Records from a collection
+++
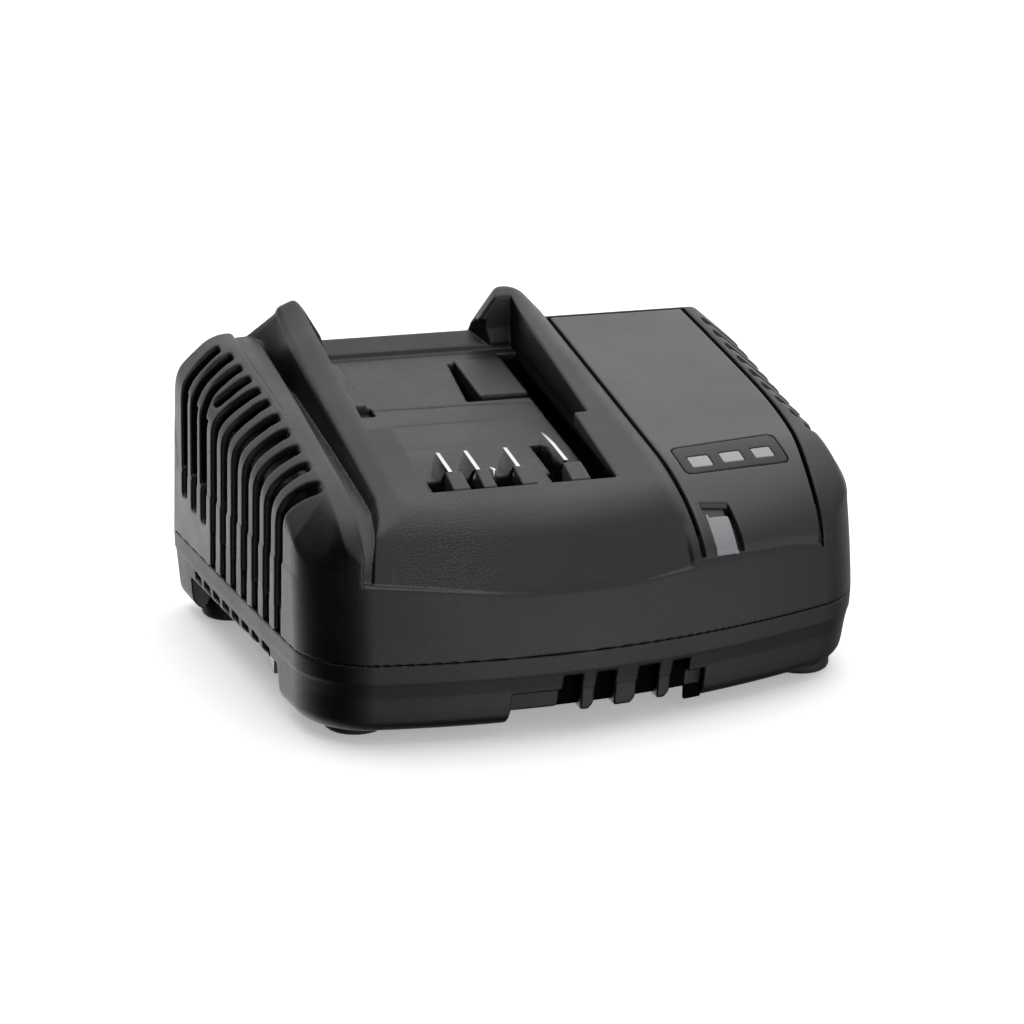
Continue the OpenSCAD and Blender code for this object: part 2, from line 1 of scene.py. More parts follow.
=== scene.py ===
"""Desk charger for slide-on battery packs: the looks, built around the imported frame.

The case shells are solids written as distance functions on a grid, meshed here, so that
every edge is a real rounded moulding edge. All numbers of the shells are in millimetres
from the middle of the footprint; the scene is in metres.
"""
import bpy
import bmesh
import math
import json
import numpy as np
from mathutils import Matrix, Vector


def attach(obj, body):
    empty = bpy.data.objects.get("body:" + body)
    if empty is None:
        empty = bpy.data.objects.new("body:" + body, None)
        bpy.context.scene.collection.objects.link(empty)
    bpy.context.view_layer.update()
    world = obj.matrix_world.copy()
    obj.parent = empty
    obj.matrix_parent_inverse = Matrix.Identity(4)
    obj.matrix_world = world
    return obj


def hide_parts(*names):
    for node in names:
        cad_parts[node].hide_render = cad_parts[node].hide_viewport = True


F = np.float32
CAD_Y = 10.9      # the shells' own depth and height are measured from the nose and the parting line
CAD_Z = 22.0


# ------------------------------------------------------------------ distance functions
def smax(a, b, k):
    h = np.maximum(k - np.abs(a - b), 0) / k
    return np.maximum(a, b) + h * h * (k * 0.25)


def smin(a, b, k):
    return -smax(-a, -b, k)


def rmax(a, b, r):
    """intersection with a circular edge of radius r"""
    u = np.maximum(a + r, 0)
    v = np.maximum(b + r, 0)
    return np.minimum(np.maximum(a, b), -r) + np.sqrt(u * u + v * v)


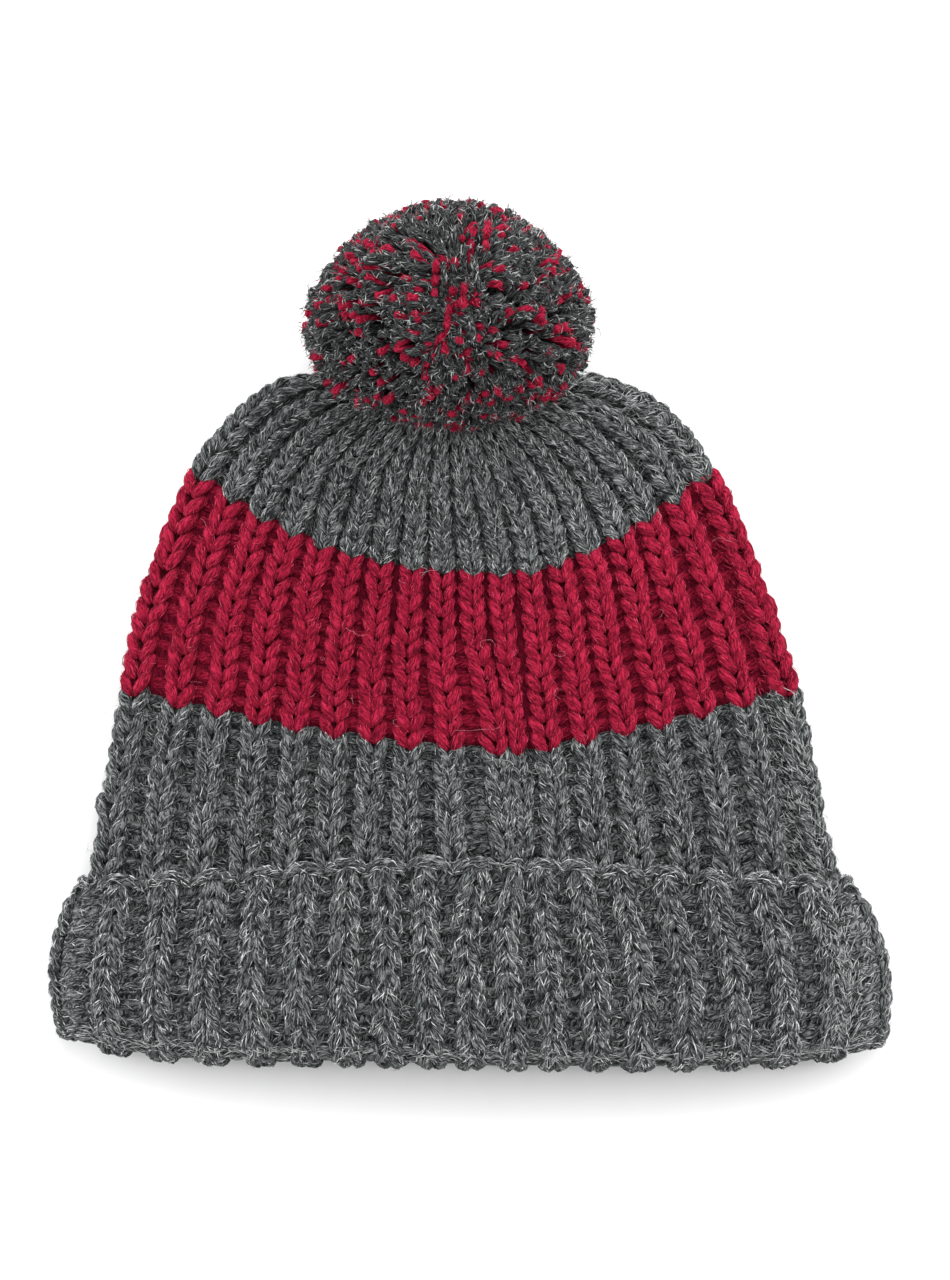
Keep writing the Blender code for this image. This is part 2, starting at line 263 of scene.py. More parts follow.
# The pompom's strands go from its core to their cut ends, and bend between. Those are shares of how far the
# pompom reaches in their direction, which is the solid's own reach, evened out and never far past it.
GREY_STRANDS = 2900
RED_STRANDS = 480
RED_LONGER = 1.012
STRAND_ROOT = 0.60
STRAND_BENDS = (0.78, 0.88)
STRAND_ENDS = (0.955, 0.982)
BLUNT_FROM = 0.96
CORE_SHARE = 0.64
STRAND_EGG = 0.18
EVENNESS = 0.72
PAST_SOLID = 1.22
POMPOM_SHIFT = (0.0006, -0.0014, 0.0)

# Strands start evenly round the ball, a golden angle apart, and stray from that by shares of a step and
# radians
GOLDEN_ANGLE = math.pi * (3 - math.sqrt(5))
STEP_STRAYS = (0.1, 0.9)
TURN_STRAYS = 0.9

# The core's faces, the metres of pattern that go round it and over it, where the rays that find the
# solid start, and the reach where they find none
CORE_SEGMENTS = 48
CORE_RINGS = 24
CORE_MAP = (0.20, 0.09)
RAY_START = 0.2
LEAST_REACH = 0.03

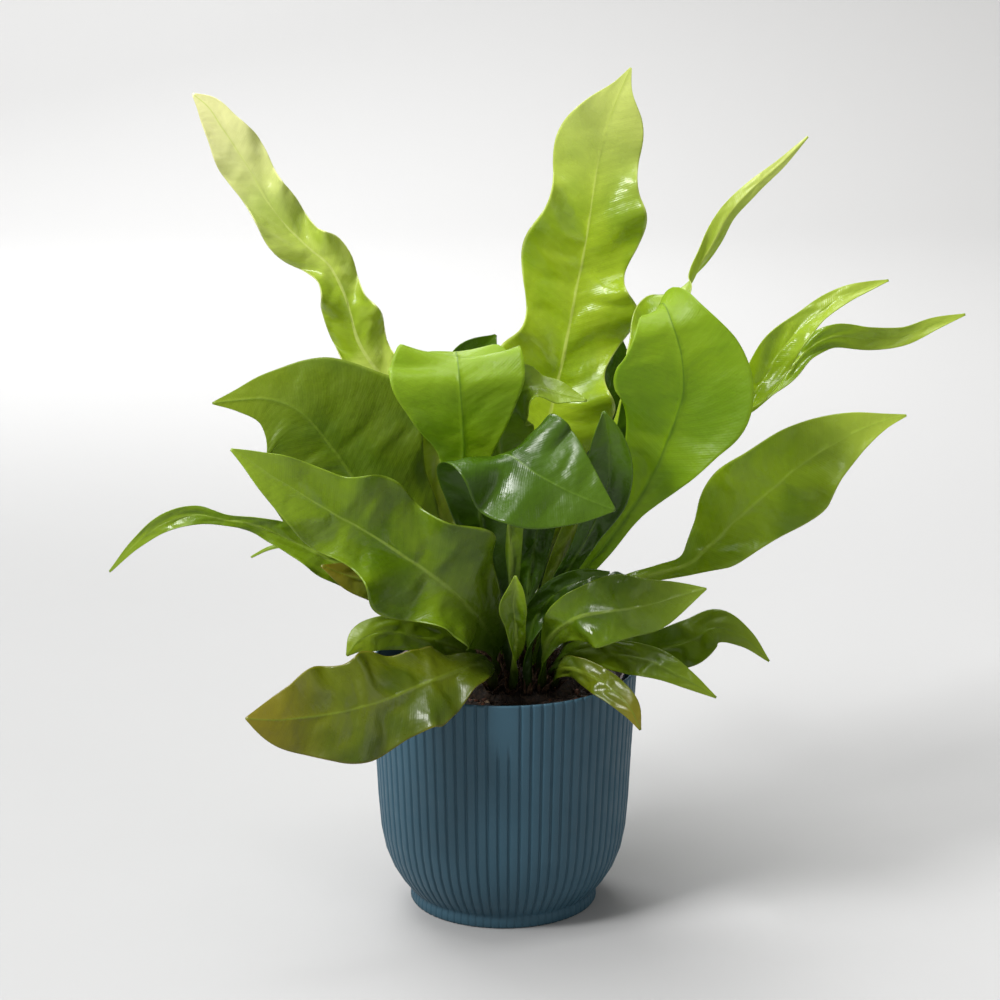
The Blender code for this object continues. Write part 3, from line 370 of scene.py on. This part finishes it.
+++
• [Instruction]:
Take the lines from the start of the records through the line holding "the imported frame.", both included, and please print them exactly, with nothing else.

• [Task answer]:
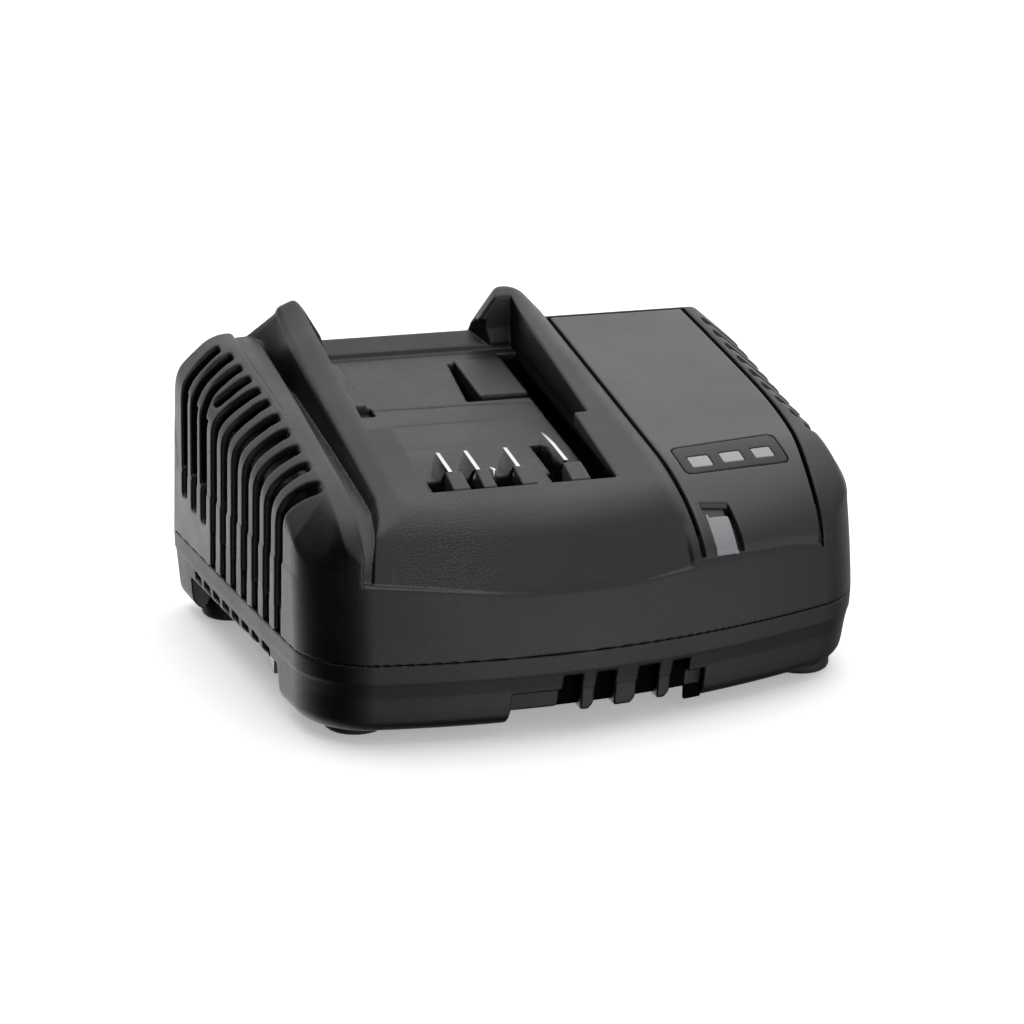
Continue the OpenSCAD and Blender code for this object: part 2, from line 1 of scene.py. More parts follow.
=== scene.py ===
"""Desk charger for slide-on battery packs: the looks, built around the imported frame.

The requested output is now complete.